Perhaps it’s true that the laptop’s presence at the dinner party has made New Yorkers in particular—always famous for knowing it all—a little insufferable. “We’re used to immediate answers now,” Ms. Henderson said. “When I was in college, the Internet had like five things on it. Nobody used it to resolve little disputes with friends. You’d just go home thinking you were right and the other person was wrong. Now we don’t mind stopping everything to find out who’s right!”

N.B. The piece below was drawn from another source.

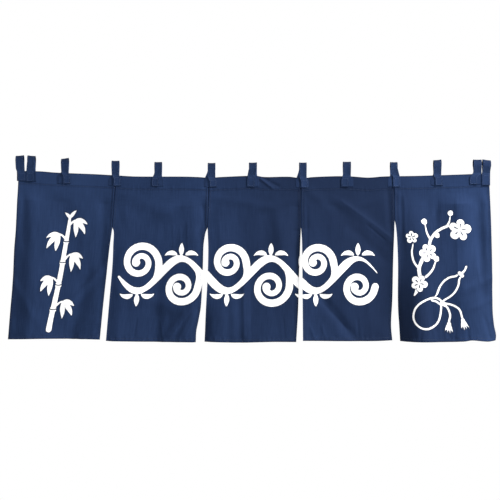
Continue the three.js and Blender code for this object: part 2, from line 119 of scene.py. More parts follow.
# Each width: its edges below the slits, its lower edge, the wave that it hangs in, its folds and its curled
# edges, as the solids have them. The creases are finer ones that only show here. A depth above 0 is a trough,
# away from the viewer, and one below 0 a ridge. The painted shading is painted light at its upper corners and
# its lower ones, and painted shade where it is below 0.
FOLD_COLUMNS = "top_x top_z foot_x foot_z width depth"
CURL_COLUMNS = "side top_z foot_z reach depth"
WIDTHS = [
    SimpleNamespace(
        name="panel_1",
        left=OUTER_LEFT,
        right=table("z x", (-298, -515.7), (-406, -527.6), (-514, -539.5), (-620, -550)),
        hem=table("x z", (-881, -619.6), (-751, -617.8), (-593, -619.2), (-550, -620.3)),
        wave=SimpleNamespace(crests=1.3, start=0.15, depth=5),
        painted_shading=((0.25, 0.15), (0.1, 0.1)),
        folds=table(
            FOLD_COLUMNS,
            (-850, -78, -857, -215, 22, -6.5), (-822, -105, -818, -262, 13, 2.5),
            (-797, -120, -808, -560, 32, -8.5), (-690, -140, -700, -560, 42, 4.5),
            (-536, -120, -544, -330, 20, 6), (-556, -382, -652, -488, 15, -7),
            (-606, -440, -650, -590, 26, 8),
        ),
        curls=table(CURL_COLUMNS, ("left", -40, -110, 16, 4), ("right", -420, -620, 30, 6)),
        creases=table(
            FOLD_COLUMNS,
            (-562, -412, -638, -500, 16, 3), (-672, -612, -590, -548, 7, -2),
            (-640, -616, -566, -560, 7, -2.2), (-610, -618, -556, -590, 6, -1.6),
            (-499, -84, -507, -214, 4, -1.4), (-780, -520, -792, -606, 7, 1.2),
            (-700, -90, -640, -140, 20, -0.8), (-849, -68, -853, -190, 11, -2.6),
            (-600, -200, -616, -340, 16, -2),
            (-850, -430, -800, -520, 16, -2.5),
        ),
    ),
    SimpleNamespace(
        name="panel_2",
        left=table("z x", (-232, -500), (-280, -501.5), (-352, -504.5), (-496, -517), (-625, -528)),
        right=table(
            "z x",
            (-236, -170), (-280, -177), (-352, -179.3), (-496, -186), (-550, -195), (-590, -203),
            (-628, -205),
        ),
        hem=table(
            "x z", (-528, -624.3), (-506, -626.1), (-370, -628.6), (-219, -630.4), (-205, -629.7)
        ),
        wave=SimpleNamespace(crests=1, start=0.5, depth=5),
        painted_shading=((-0.1, -0.02), (-0.22, -0.18)),
        folds=table(
            FOLD_COLUMNS,
            (-352, -420, -346, -620, 32, 8), (-226, -496, -312, -620, 15, -7),
            (-205, -500, -262, -620, 12, -5), (-470, -300, -488, -600, 30, -5),
            (-182, -120, -186, -300, 20, 4.5), (-316, -162, -190, -104, 22, -5),
            (-400, -470, -300, -500, 26, -4),
        ),
        curls=table(CURL_COLUMNS, ("right", -470, -600, 34, 8)),
        creases=table(
            FOLD_COLUMNS,
            (-222, -508, -290, -604, 6, -2.2), (-210, -540, -242, -606, 5, -1.8),
            (-286, -216, -284, -312, 3.5, -0.9), (-262, -222, -259, -330, 3.5, -0.8),
            (-236, -200, -233, -300, 3.5, -0.9), (-420, -560, -426, -606, 5, 1.4),
            (-330, -566, -326, -606, 5, -1.3), (-318, -510, -326, -622, 18, -3.5),
            (-470, -100, -340, -150, 24, -2.5),
            (-178, -150, -172, -212, 8, 2), (-450, -190, -430, -330, 22, -2),
        ),
    ),
    SimpleNamespace(
        name="panel_3",
        left=table("z x", (-298, -160.4), (-406, -163.5), (-514, -169.3), (-629, -174.5)),
        right=table("z x", (-298, 169.6), (-406, 165.3), (-514, 162.8), (-629, 156)),
        hem=table("x z", (-175, -628.6), (-46, -631.5), (69, -628.9), (156, -629.4)),
        wave=SimpleNamespace(crests=1.4, start=0.45, depth=4.5),
        painted_shading=((-0.15, -0.8), (-0.25, -0.35)),
        folds=table(
            FOLD_COLUMNS,
            (-30, -400, -26, -610, 20, -5), (60, -260, 84, -600, 40, 5), (160, -130, 156, -300, 20, 5),
            (-104, -330, -112, -580, 26, -4),
        ),
        curls=table(CURL_COLUMNS, ("left", -450, -600, 40, 22)),
        creases=table(
            FOLD_COLUMNS,
            (32, -46, 64, -71, 4.5, -3), (40, -42, 86, -67, 6, 2), (-70, -500, -66, -620, 14, -4),
            (-34, -440, -32, -600, 6, -1.6), (-8, -470, -6, -606, 5, 1.2),
            (-140, -110, 40, -140, 16, -2.4), (110, -560, 114, -608, 5, 1.3),
            (30, -150, 150, -120, 14, -1.8), (-120, -210, -110, -320, 14, -1.6),
            (90, -200, 104, -330, 18, -2),
        ),
    ),
    SimpleNamespace(
        name="panel_4",
        left=table("z x", (-262, 176), (-334, 177.2), (-478, 178.3), (-625, 179.3)),
        right=table("z x", (-334, 504.6), (-478, 501.4), (-568, 497.5), (-625, 502)),
        hem=table("x z", (180, -624.6), (299, -625.7), (442, -625.7), (502, -623.2)),
        wave=SimpleNamespace(crests=1.2, start=0, depth=4.5),
        painted_shading=((-0.7, -0.72), (-0.05, -0.8)),
        folds=table(
            FOLD_COLUMNS,
            (300, -112, 478, -250, 17, -3), (270, -130, 440, -300, 20, 3.5),
            (184, -370, 182, -625, 52, -11), (256, -480, 340, -585, 18, 7),
            (412, -380, 424, -600, 34, -3), (430, -118, 505, -90, 16, -3.5),
        ),
        curls=table(CURL_COLUMNS, ("right", -440, -600, 36, 8)),
        creases=table(
            FOLD_COLUMNS,
            (486, -110, 492, -200, 10, 2.6), (418, -214, 468, -256, 4.5, 1.4),
            (436, -206, 484, -244, 5, -1.2), (186, -110, 184, -480, 4, -1), (180, -400, 180, -625, 16, -2.5),
            (196, -150, 194, -420, 4, 0.8), (330, -130, 420, -196, 6, -1.2),
            (262, -500, 330, -574, 6, 1.6), (212, -590, 222, -618, 6, -1.8),
            (250, -580, 258, -616, 6, -1.8), (376, -556, 380, -606, 5, 1.4),
            (230, -110, 330, -190, 18, -2.4),
        ),
    ),
    SimpleNamespace(
        name="panel_5",
        left=table(
            "z x",
            (-212, 514), (-262, 518.3), (-334, 521), (-442, 521.6), (-514, 524), (-568, 528),
            (-625, 531.5),
        ),
        right=OUTER_RIGHT,
        hem=table(
            "x z",
            (531, -627), (557, -628.6), (672, -629.3), (759, -627.2), (787, -623.4), (845, -627.5),
            (873, -623.2),
        ),
        wave=SimpleNamespace(crests=1.3, start=0.25, depth=5),
        painted_shading=((-0.25, 0.05), (-1.0, 0.5)),
        folds=table(
            FOLD_COLUMNS,
            (664, -100, 660, -190, 12, 3.5), (636, -90, 640, -210, 34, 4),
            (745, -110, 752, -440, 42, -8.5), (808, -100, 812, -300, 26, 5),
            (818, -280, 826, -440, 18, 6), (620, -390, 632, -620, 30, -6),
            (590, -380, 596, -625, 34, -9), (692, -545, 696, -625, 44, 6),
            (530, -120, 536, -280, 20, 5), (790, -430, 858, -400, 16, -4),
            (692, -560, 690, -620, 150, -13), (832, -90, 834, -200, 14, -3.5),
        ),
        curls=table(
            CURL_COLUMNS, ("left", -360, -560, 78, 34), ("right", -540, -615, 44, 9)
        ),
        creases=table(
            FOLD_COLUMNS,
            (524, -110, 528, -230, 6, -1.8), (543, -120, 546, -240, 7, -1.8),
            (730, -130, 736, -400, 6, -1.2), (800, -300, 812, -400, 6, -1.3),
            (688, -150, 748, -90, 10, -2), (566, -586, 574, -622, 7, -2.2),
            (604, -592, 600, -622, 6, 2), (646, -584, 656, -622, 7, -2),
            (690, -576, 694, -618, 6, -1.8), (728, -590, 724, -620, 6, 1.8),
            (768, -560, 772, -612, 7, 2), (836, -556, 850, -606, 8, 2.4),
            (806, -500, 846, -480, 12, -2.5), (640, -500, 650, -600, 16, 3.5),
        ),
    ),
]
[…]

And what of personal digital assistants? “I look shit up on my Treo to solve disputes while at Barbuto,” e-mailed a 30-something writer living in Chelsea. “Does not make me popular.” (“Sent from my Goodlink Wireless Handheld,” ended the message, as if to gloat. “Sender is not at his desk. He’s out living!”) Somehow, though, the pervasive Treos and Blackberries seem far ruder than the laptops at dinner. Hosts may barely notice if you spend 20 minutes buried in Wikipedia during the appetizer course. But take out your Treo and text another human, and you’ll get weird looks. You’re allowed to interact with the laptop because it’s there (“my Precious,” is what one television writer calls it, pace Lord of the Rings, caressing his Mac’s titanium contours). But texting people who aren’t in the room is rude.

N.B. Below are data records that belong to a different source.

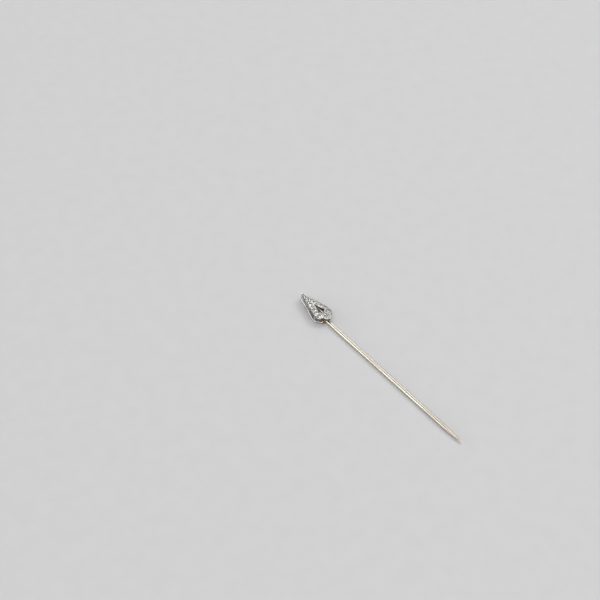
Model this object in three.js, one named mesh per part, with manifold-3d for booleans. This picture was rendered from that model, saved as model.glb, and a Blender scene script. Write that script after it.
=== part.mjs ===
import * as THREE from "three";
import { mergeVertices } from "three/addons/utils/BufferGeometryUtils.js";
import Module from "manifold-3d";

// Arrowhead stick pin. Millimetres. +Y runs from the stem to the arrowhead's tip, +Z out of the
// stones' face, and z = 0 is the plane the pin lies on. The origin is under the middle of the joint.

const wasm = await Module();
wasm.setup();

// ---- stem ----
const STEM_RADIUS = 0.575;
const STEM_END_Y = -54.5;
const STEM_START_Y = -0.8;
const STEM_TAPER = 6.5;
const STEM_TAPER_POWER = 0.62;
const STEM_NOSE_RADIUS = 0.06;
const STEM_SIDES = 28;

// ---- joint between stem and head ----
const JOINT_HALF_LENGTH = 1.15;
const JOINT_HALF_WIDTH = 0.36;
const JOINT_HEIGHT = 0.7;
const JOINT_CORNER = 0.26;
const JOINT_END_LENGTH = 0.22;
const JOINT_END_SHARE = 0.86;
const BOSS_RADIUS = 0.62;
const BOSS_LIP = 0.06;

// ---- top plate ----
const PLATE_UNDERSIDE_Z = 1.8;
const CROWN_Z = 2.55;
const CROWN_Y = 3.3;
const DOME_HALF_WIDTH = 4.69;
const DOME_HALF_LENGTH = 14.83;
const DOME_HEIGHT = 2.2;
const BASE_Y = -0.58;
const BASE_RADIUS = 1.17;
const LOBE_X = 1.42;
const LOBE_Y = 0.65;
const LOBE_RADIUS = 1.1;
const TIP_Y = 10.2;
const TIP_RADIUS = 0.22;
const SIDE_LOW_HANDLE = [2.54, 3.55];
const SIDE_HIGH_HANDLE = [1, 6.15];

// ---- opening between the arms ----
const APEX_Y = 4.94;
const APEX_HALF_WIDTH = 0.05;
const ARM_EDGE_HANDLE = [0.35, 3.16];
const ARM_CORNER_ANGLE = 105;
const SLIT_WIDTH = 0.2;
const SLIT_END_ANGLE = 240;
const SPINE_TIP_Y = 3.76;
const SPINE_TIP_HALF_WIDTH = 0.06;
const SPINE_SHOULDER_ANGLE = 126;
const SPINE_BEVEL_WIDTH = 0.75;
const SPINE_BEVEL_DROP = 0.42;
const SPINE_RIDGE_SINK = 0.02;

// ---- rim wire and gallery posts ----
const RIM_RADIUS = 0.21;
const RIM_SWELL = 0.14;
const RIM_SWELL_AT = 0.95;
const RIM_SWELL_LENGTH = 1;
const RIM_SIDES = 16;
const RIM_STEPS = 110;
const RIM_RISE = 0.45;
const RIM_RISE_START_Y = 3;
const RIM_TIP_Y = 10.42;
const RIM_HALF = [
  [JOINT_HALF_LENGTH, 0.04],
  [1.38, 0.08],
  [1.66, 0.28],
  [1.98, 0.66],
  [2.3, 1.15],
  [2.46, 1.75],
  [2.45, 2.55],
  [2.22, 3.4],
  [1.78, 4.75],
  [1.32, 6.2],
  [0.85, 7.9],
  [0.52, 9.5],
  [0.34, 10.15],
];
const POST_RADIUS = 0.15;
const POST_SIDES = 12;
const POST_BITE = 0.03;

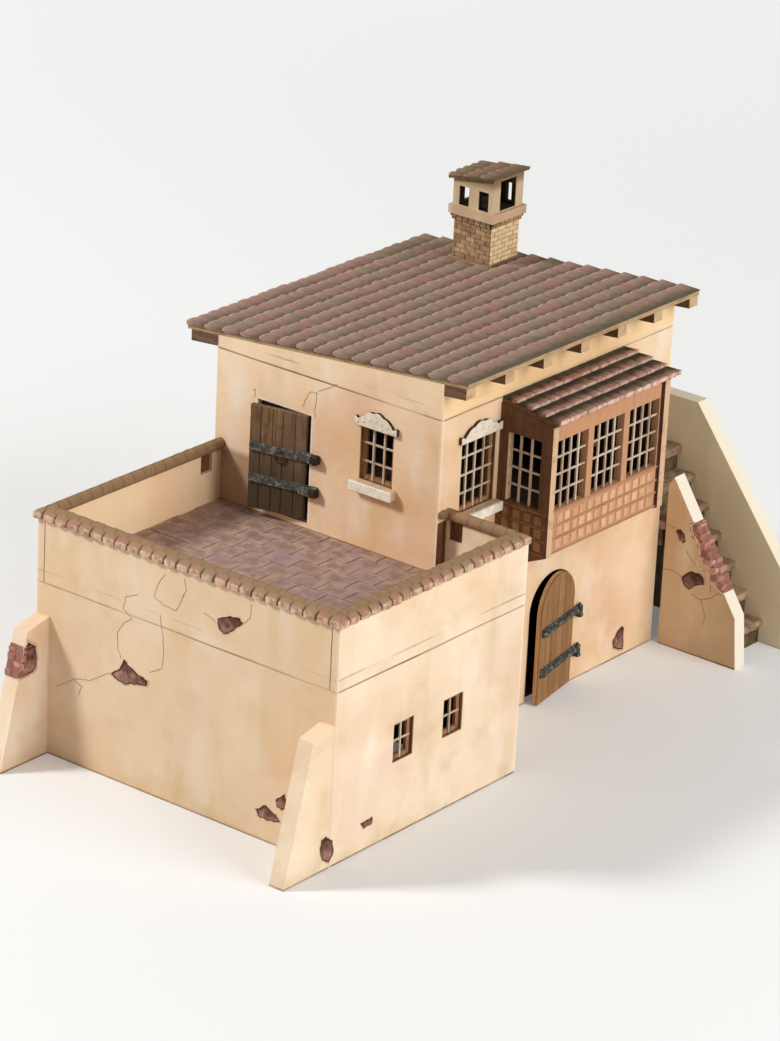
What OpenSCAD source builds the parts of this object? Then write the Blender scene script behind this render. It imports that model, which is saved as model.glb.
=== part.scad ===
// Tabletop model of a two-storey adobe house with a walled roof terrace.
// Flat boards are glued edge to edge, so most walls are plain panels.
// X runs along the front from the terrace end to the stair end, Y runs to
// the back, Z is up. The modules measure from the ground at the outer corner
// of the terrace block's front and end walls, and the last lines move them
// all so that the origin is under the middle of the house.

/* [Boards] */
// Thickness of the wall boards
wall_t = 3; // [2:0.5:4]
// Thickness of the floor boards
floor_t = 3; // [2:0.5:4]
// Thickness of the ground floor board
ground_t = 3; // [2:0.5:4]

/* [Terrace block] */
// Length of the terrace block along the front
block_l = 100; // [80:1:125]
// Depth of the whole house
house_d = 130.5; // [105:0.5:160]
// Height of the lower wall panels, up to the panel joint
storey_h = 62.5; // [56:0.5:76]
// Height of the parapet panels under their coping
parapet_h = 23; // [16:0.5:30]
// Thickness of the terrace deck
deck_t = 4; // [3:0.5:6]
// Width of a small ground floor window
small_win_w = 10.5; // [8.5:0.5:13]
// Height of a small ground floor window
small_win_h = 14; // [11:0.5:17]
// Sill height of the small windows
small_win_z = 27; // [20:0.5:34]
// Distance from the end wall to the first small window
small_win_x = 31; // [12:0.5:37]
// Distance between the small windows' left edges
small_win_pitch = 26.5; // [22:0.5:32]
// Width of the slots cut under the coping beside the main block
slot_w = 6; // [4:0.5:8]
// Distance of the slot in the return wall from the main block
slot_in = 1; // [0.5:0.1:4]
// Distance of the slot in the back parapet from the main block
slot_far = 4.7; // [1:0.1:8]
// Height of the slots
slot_h = 7; // [5:0.5:9]
// Depth of the slots into the boards
slot_deep = 1.8; // [1:0.1:2.5]

/* [Coping] */
// Overhang of the coping beyond the outer wall face
coping_out = 1.5; // [0.8:0.1:2.5]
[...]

With a laptop, everyone assumes it’s for the benefit of the group. Hey, you’re about to show them a totally hilarious YouTube sendup by three white rappers in Vermont!

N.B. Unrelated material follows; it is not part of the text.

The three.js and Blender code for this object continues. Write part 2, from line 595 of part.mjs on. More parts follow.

And while we may be ADD-addled know-it-alls, we’re also crammed in rather tightly in this city, and quite often the laptop isn’t so much invited to dinner as it “just happens to sit five feet from the dining room table,” as Ms. Luria lamented. “I mean, if we had an office, nobody would leave the room to go find it. It makes me think I should just put it away when people come over.”
Ms. Henderson agreed, though she was unperturbed by any larger social implications. “The laptop is always in the same room as dinner,” she said. “There’s no physical space between the person looking something up and the rest of the group. I don’t even blink when someone opens it at my house.”